Repeat the listing in full, word for word.

Material ->
· · · ·
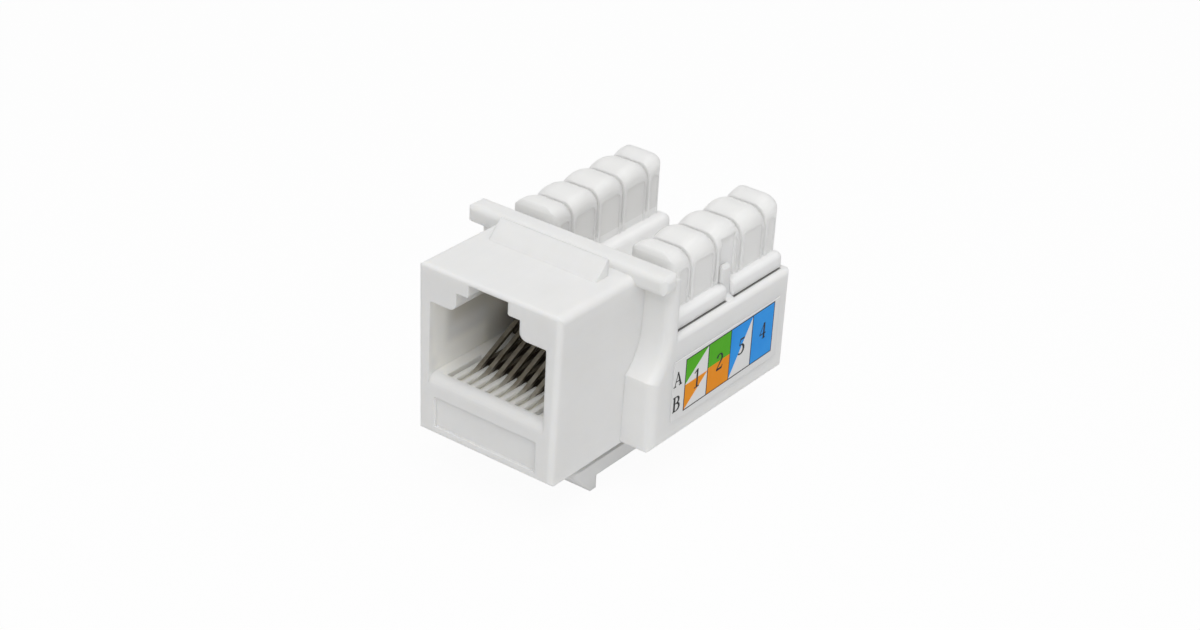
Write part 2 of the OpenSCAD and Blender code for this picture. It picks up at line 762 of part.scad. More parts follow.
// One row: posts on a core, an outer ledge on the side wall and an inner ledge
module tower_row() {
    skirt_x = tray_in - fit_gap;
    for (i = [1:slots + 1])
        post(i);
    block([row_in + post_r, row_y0 + row_end_r, post_base_z], [row_out - post_r, row_y1 - row_end_r, slot_floor_z]);
    // outer ledge and the skirt inside the side wall
    along_y(round_rect(row_out - post_r - 0.1, tray_h + ledge_gap, ledge_x, ledge_z, [0, 0, ledge_r, 0]), row_y0 - 0.4, row_y1 - 0.1);
    block([row_out - post_r - 0.1, deck_y0, post_base_z], [skirt_x, rear_y - 2 * fit_gap, tray_h + ledge_gap + fit_gap]);
    block([skirt_x - skirt_t, deck_y0, seat_z], [skirt_x, rear_y - 2 * fit_gap, post_base_z + 0.1]);
    // inner ledge
    along_y(round_rect(row_in - rail_w, deck_z - 0.1, row_in + post_r + 0.1, deck_z + rail_h, [0, 0, 0, rail_r]), deck_y0, row_y1 + 0.2);
}

module tower_block() {
    skirt_x = tray_in - fit_gap;
    pocket_t = fork_t / 2 + fit_gap;
    pocket_w = fork_w / 2 + fit_gap;
    color([0.94, 0.94, 0.93])
        difference() {
            union() {
                both_sides()
                    tower_row();
                // deck between the rows and the skirt that closes the tray behind
                block([-skirt_x, deck_y0, post_base_z], [skirt_x, rear_y - 2 * fit_gap, deck_z]);
                block([-skirt_x, rear_y - rear_sill_t, board_z + fit_gap], [skirt_x, rear_y - 2 * fit_gap, deck_z]);
            }
            both_sides() {
                for (i = [1:slots]) {
                    // pocket of a fork contact
                    translate([row_x - pocket_t, slot_y(i) - pocket_w, post_base_z - over])
                        cube([2 * pocket_t, 2 * pocket_w, fork_top_z + 2 * fit_gap - post_base_z + over]);
                }
                // break in the outer ledge and the recess for the snap tongue
                block([tongue_x - fit_gap, tongue_y - tongue_w / 2 - fit_gap, tray_h - 0.7],
                    [ledge_x + over, tongue_y + tongue_w / 2 + fit_gap, ledge_z + over]);
                block([row_out - window_d, window_y - window_w / 2, ledge_z],
                    [row_out + over, window_y + window_w / 2, window_top_z]);
            }
        }
}

module fork_contact(i) {
    side = i > slots ? 1 : -1;
    place = i > slots ? i - slots : i;
    half = fork_w / 2;
    slit = fork_slit / 2;
    mouth = fork_mouth / 2;
    stem = stem_w / 2;
    pin = fork_pin_w / 2;
    bottom = board_z - pin_out;
    right = [
        [pin, bottom + 0.3], [pin, seat_z], [stem, seat_z], [stem, stem_top_z], [half, stem_top_z + 0.5],
        [half, fork_top_z - 0.4], [half - 0.3, fork_top_z], [mouth, fork_top_z],
        [slit, fork_top_z - 1.1], [slit, fork_top_z - fork_slit_d + slit]];
    floor_arc = arc(0, fork_top_z - fork_slit_d + slit, slit, -30, -150, 4);
    color([0.72, 0.73, 0.75])
        translate([side * row_x - fork_t / 2, slot_y(place), 0])
            along_x(concat(
                [[pin / 2, bottom]], right, floor_arc,
                [for (k = [len(right) - 1:-1:0]) [-right[k][0], right[k][1]]], [[-pin / 2, bottom]]),
                0, fork_t);
}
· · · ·
In response ->
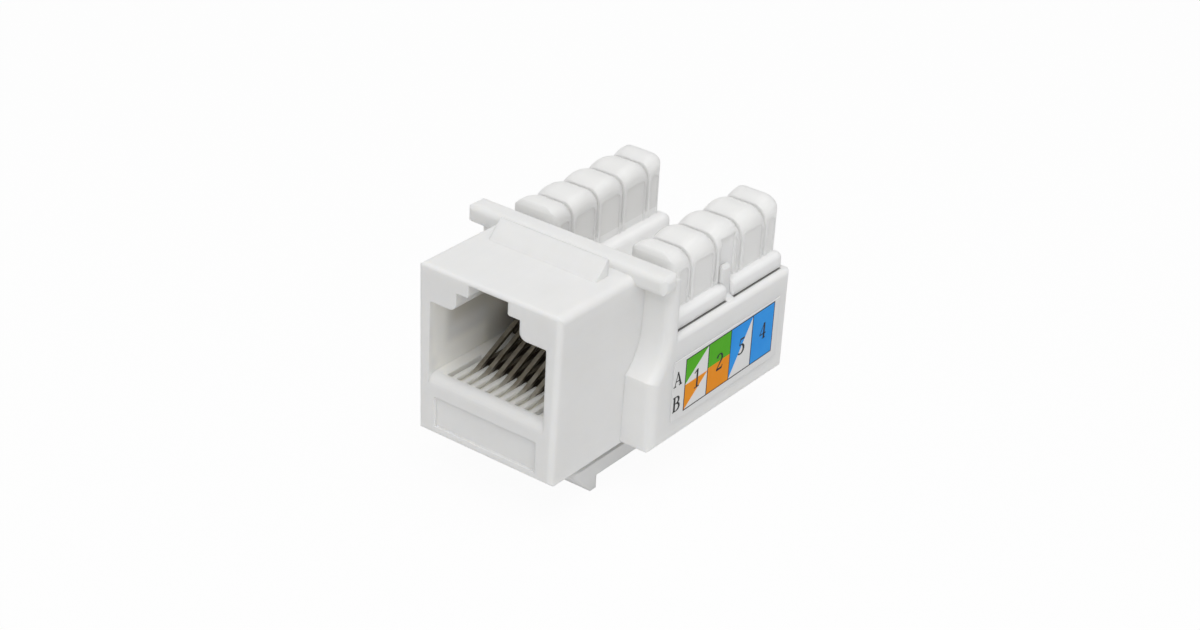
Write part 2 of the OpenSCAD and Blender code for this picture. It picks up at line 762 of part.scad. More parts follow.
// One row: posts on a core, an outer ledge on the side wall and an inner ledge
module tower_row() {
    skirt_x = tray_in - fit_gap;
    for (i = [1:slots + 1])
        post(i);
    block([row_in + post_r, row_y0 + row_end_r, post_base_z], [row_out - post_r, row_y1 - row_end_r, slot_floor_z]);
    // outer ledge and the skirt inside the side wall
    along_y(round_rect(row_out - post_r - 0.1, tray_h + ledge_gap, ledge_x, ledge_z, [0, 0, ledge_r, 0]), row_y0 - 0.4, row_y1 - 0.1);
    block([row_out - post_r - 0.1, deck_y0, post_base_z], [skirt_x, rear_y - 2 * fit_gap, tray_h + ledge_gap + fit_gap]);
    block([skirt_x - skirt_t, deck_y0, seat_z], [skirt_x, rear_y - 2 * fit_gap, post_base_z + 0.1]);
    // inner ledge
    along_y(round_rect(row_in - rail_w, deck_z - 0.1, row_in + post_r + 0.1, deck_z + rail_h, [0, 0, 0, rail_r]), deck_y0, row_y1 + 0.2);
}

module tower_block() {
    skirt_x = tray_in - fit_gap;
    pocket_t = fork_t / 2 + fit_gap;
    pocket_w = fork_w / 2 + fit_gap;
    color([0.94, 0.94, 0.93])
        difference() {
            union() {
                both_sides()
                    tower_row();
                // deck between the rows and the skirt that closes the tray behind
                block([-skirt_x, deck_y0, post_base_z], [skirt_x, rear_y - 2 * fit_gap, deck_z]);
                block([-skirt_x, rear_y - rear_sill_t, board_z + fit_gap], [skirt_x, rear_y - 2 * fit_gap, deck_z]);
            }
            both_sides() {
                for (i = [1:slots]) {
                    // pocket of a fork contact
                    translate([row_x - pocket_t, slot_y(i) - pocket_w, post_base_z - over])
                        cube([2 * pocket_t, 2 * pocket_w, fork_top_z + 2 * fit_gap - post_base_z + over]);
                }
                // break in the outer ledge and the recess for the snap tongue
                block([tongue_x - fit_gap, tongue_y - tongue_w / 2 - fit_gap, tray_h - 0.7],
                    [ledge_x + over, tongue_y + tongue_w / 2 + fit_gap, ledge_z + over]);
                block([row_out - window_d, window_y - window_w / 2, ledge_z],
                    [row_out + over, window_y + window_w / 2, window_top_z]);
            }
        }
}

module fork_contact(i) {
    side = i > slots ? 1 : -1;
    place = i > slots ? i - slots : i;
    half = fork_w / 2;
    slit = fork_slit / 2;
    mouth = fork_mouth / 2;
    stem = stem_w / 2;
    pin = fork_pin_w / 2;
    bottom = board_z - pin_out;
    right = [
        [pin, bottom + 0.3], [pin, seat_z], [stem, seat_z], [stem, stem_top_z], [half, stem_top_z + 0.5],
        [half, fork_top_z - 0.4], [half - 0.3, fork_top_z], [mouth, fork_top_z],
        [slit, fork_top_z - 1.1], [slit, fork_top_z - fork_slit_d + slit]];
    floor_arc = arc(0, fork_top_z - fork_slit_d + slit, slit, -30, -150, 4);
    color([0.72, 0.73, 0.75])
        translate([side * row_x - fork_t / 2, slot_y(place), 0])
            along_x(concat(
                [[pin / 2, bottom]], right, floor_arc,
                [for (k = [len(right) - 1:-1:0]) [-right[k][0], right[k][1]]], [[-pin / 2, bottom]]),
                0, fork_t);
}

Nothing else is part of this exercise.